Gender inequalities usually exist even before a humanitarian crisis, and the current Rohingya crisis can potentially exacerbate these inequalities. A humanitarian crisis itself impacts on women, girls, boys and men across social diversities in different ways. For these reasons, integrating gender equality measures as well as age and diversity dimensions into the cross-sectoral crisis response efforts is critical to ensuring that women, girls, boys and men — particularly the most vulnerable and marginalized — have equitable access to (and benefit from) relief, services and information. This will improve humanitarian programming and make it more effective in meeting the needs of Rohingya Refugees. Sectors should make gender equality a central priority in Sector Response Plans, which will guide project partners in designing projects that meet the distinct needs of women, girls, boys and men equally/equitably.

Humanitarian responses often miss opportunities to transform gender relations through the leadership and empowerment of women and girls in their role as decision makers, first responders and economic actors — notwithstanding the fact that these are key to response effectiveness and to communities’ longer-term resilience. Understanding these distinctions provides humanitarian actors with a more accurate conception of how the crisis affects different vulnerable and marginalized groups. This understanding is key to designing gender-responsive human rights-based humanitarian actions that meet the needs and priorities of the population in a more targeted manner; ensures that all people affected by the crisis are acknowledged (and that their needs and vulnerabilities are taken into account); and that the humanitarian response is more effective and efficient.

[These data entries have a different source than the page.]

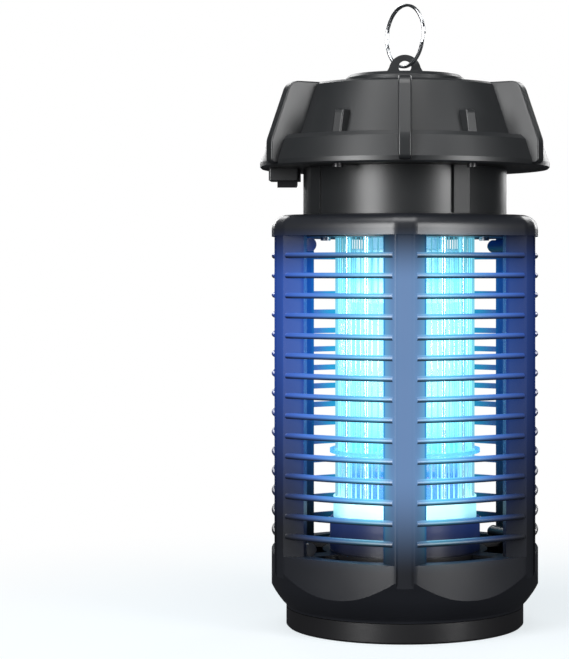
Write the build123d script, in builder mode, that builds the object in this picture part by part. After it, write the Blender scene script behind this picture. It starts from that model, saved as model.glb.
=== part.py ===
"""Electric bug zapper: a lantern that stands on its collection tray or hangs from its ring.

Millimetres, +Z up, -Y is the front. The origin is the centre of the flat foot.
The cage is six-sided: facets with barred windows at 0, 60 ... 300 degrees from +X, and
posts at 30, 90 ... 330 degrees between them.
"""

from build123d import *
from math import cos, degrees, radians, sin
import os

os.makedirs("parts", exist_ok=True)

# ---- driving dimensions ----------------------------------------------------------------
SIDES = 6
STEP = 360 / SIDES
HALF_STEP = STEP / 2
FACETS = [STEP * k for k in range(SIDES)]
POSTS = [STEP * k + HALF_STEP for k in range(SIDES)]

fit = 0.05  # radial clearance of a rod or screw in its own hole
seat_gap = 0.3  # between pieces that move past each other
slack = 0.2  # between fixed pieces that slide together

# collection tray, which is also the foot
foot_r = 63.3
foot_h = 10.3
foot_bevel = 1.0
tray_floor = 2.4
recess_r = 54.0
recess_h = 1.0
collar_r = 60.3
collar_wall = 2.4
collar_top = 22.0
lug_count = 3
lug_span = 12.0  # degrees
lug_reach = 1.5
lug_z = 14.6
lug_h = 2.2
unlock_turn = 20.0  # degrees of twist that frees the lugs

# cage
post_face_r = 75.3
post_half = 5.0
strip_half = 4.4
strip_depth = 1.1
facet_mid_r = 70.9
post_root_r = 66.3
post_root_half = 10.8
cavity_r = 64.3
throat_r = 62.2
skirt_top = 38.0
sill_z = 41.5
rail_z = 206.6
shoulder_z = 217.5
shoulder_round = 7.5
corner_round = 9.0
roof_wall = 2.7
bar_count = 15
bar_h = 2.9
bar_root = 2.2
seam_angle = 30.0
boss_r = 3.5
boss_len = 8.0
boss_z = (44.2, 202.0)
boss_ring_r = 60.9
screw_r = 1.4
screw_head_r = 2.6
screw_head_h = 1.8

# neck and cap
neck_r = 54.3
neck_wall = 2.4
flange_r = 62.0
flange_h = 2.2
brim_z = 242.6
brim_r = 77.3
brim_edge_h = 3.2
brim_top_r = 73.5
brim_top_z = brim_z + 16.1
cone_foot_r = 64.4
cone_top_r = 54.6
cone_top_z = brim_top_z + 28.1
crown_r = 33.0
crown_z = cone_top_z + 1.2
cap_wall = 2.4
cap_seat_r = 71.3
cap_floor_h = 2.4
gasket_h = 1.2
rib_w = 6.6
rib_reach = 81.0
small_rib_w = 5.6
small_rib_h = 12.0
rib_edge = 0.9
cap_screw_len = 9.0
pilaster_w = 9.5
pilaster_rise = 0.8
pilaster_angles = (-58, 32, 122, 212)
groove_turn = 5.9  # degrees from a strip's middle to the groove beside it
groove_w = 1.6
groove_depth = 1.0

# hanger
hanger_r = 32.6
hanger_h = 4.6
ear_w = 22.0
ear_top = crown_z + 15.9
ear_round = 8.6
ear_thick = 3.0
ear_hole_r = 3.4
ring_pivot_z = crown_z + 9.45
ring_outer_r = 17.25
ring_wire = 1.5
ring_turn = -54.0  # degrees from +X to the ring's plane
stud_r = 4.0
stud_len = 12.0
nut_r = 7.4
nut_h = 5.0

# killing grid and lamp
rod_count = 16
rod_ring_r = 36.2
rod_r = 1.5
rod_foot_z = 60.0
rod_in_ceiling = 1.6
ceiling_z = 206.0
ceiling_h = 2.8
grid_ring_outer = 40.1
grid_ring_inner = 34.0
grid_ring_h = 2.0
grid_ring_zs = (91.8, 184.7)
base_ring_outer = 38.2
base_ring_inner = 33.8
base_ring_top = 68.6
pedestal_r = 40.1
pedestal_top = 57.5
pedestal_wall = 2.2
lamp_ring_r = 24.0
tube_r = 6.0
tube_bend_r = 8.0
tube_foot_z = 92.6
tube_top_z = 172.0
collar_h = 4.0
lamp_base_r = 31.5
lamp_base_top = 200.0
lamp_turn = 51.0  # degrees from +X to the first leg
socket_r = 20.0

# chute floor
chute_h = 2.3
chute_inner_r = 44.0
chute_outer_r = 58.0
spoke_w = 12.0

# electronics
board_r = 46.0
board_z = brim_z + 6.4
board_h = 1.6
standoff_r = 3.0
standoff_ring_r = 40.0
wire_hole_r = 30.0

# switch
switch_r = 64.2
switch_len = 16.0
switch_w = 22.0
switch_h = 6.2
rocker_len = 10.0
rocker_w = 15.0
rocker_drop = 4.4
rocker_tilt = 8.0
rocker_axis_drop = 4.6
pin_r = 0.8

# cable entry, out through the back of the brim between a rib and a cap screw
gland_angle = 105.0
gland_z = brim_z + 8.4
gland_seat = 72.0  # from the axis to the floor of the gland's recess
gland_len = 7.5
gland_r = 5.6
gland_hole_r = 3.6
gland_lip = 0.8


# ---- shared geometry ------------------------------------------------------------------
def radial_plane(angle, z=0.0):
    """A plane through the axis: local x points outwards at the angle, local y points up."""
    a = radians(angle)
    return Plane(origin=(0, 0, z), x_dir=(cos(a), sin(a), 0), z_dir=(sin(a), -cos(a), 0))


def polar(radius, angle, z=0.0):
    return Vector(radius * cos(radians(angle)), radius * sin(radians(angle)), z)


def finish(built, label):
    built.part.label = label
    export_step(built.part, f"parts/{label}.step")


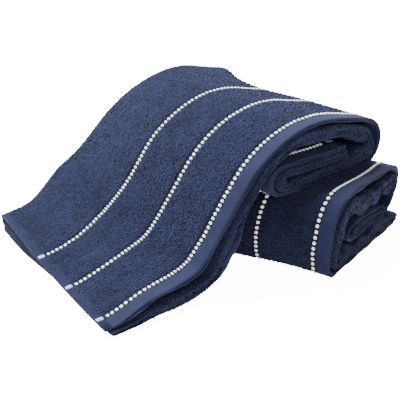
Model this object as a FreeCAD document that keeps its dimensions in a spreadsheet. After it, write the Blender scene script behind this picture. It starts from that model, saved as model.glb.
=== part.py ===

Humanitarian actors have an obligation to promote gender equality through humanitarian actions in line with the Inter-Agency Standing Committee (IASC) ‘Gender Equality Policy Statement’ (2008), the Agenda for Humanity from the World Humanitarian Summit (2016), and the Grand Bargain9. Humanitarian actors also have an obligation to support women’s and girls’ protection, participation and empowerment through targeted actions, as articulated in the Women, Peace and Security thematic agenda as outlined in United Nations Security Council Resolutions. The Government of Bangladesh, a signatory to these global commitments as well as the Convention on the Elimination of all Forms of Discrimination against Women and the Beijing Platform for Action, and has committed to promote gender equality and women’s empowerment in the National Standing Orders on Disasters.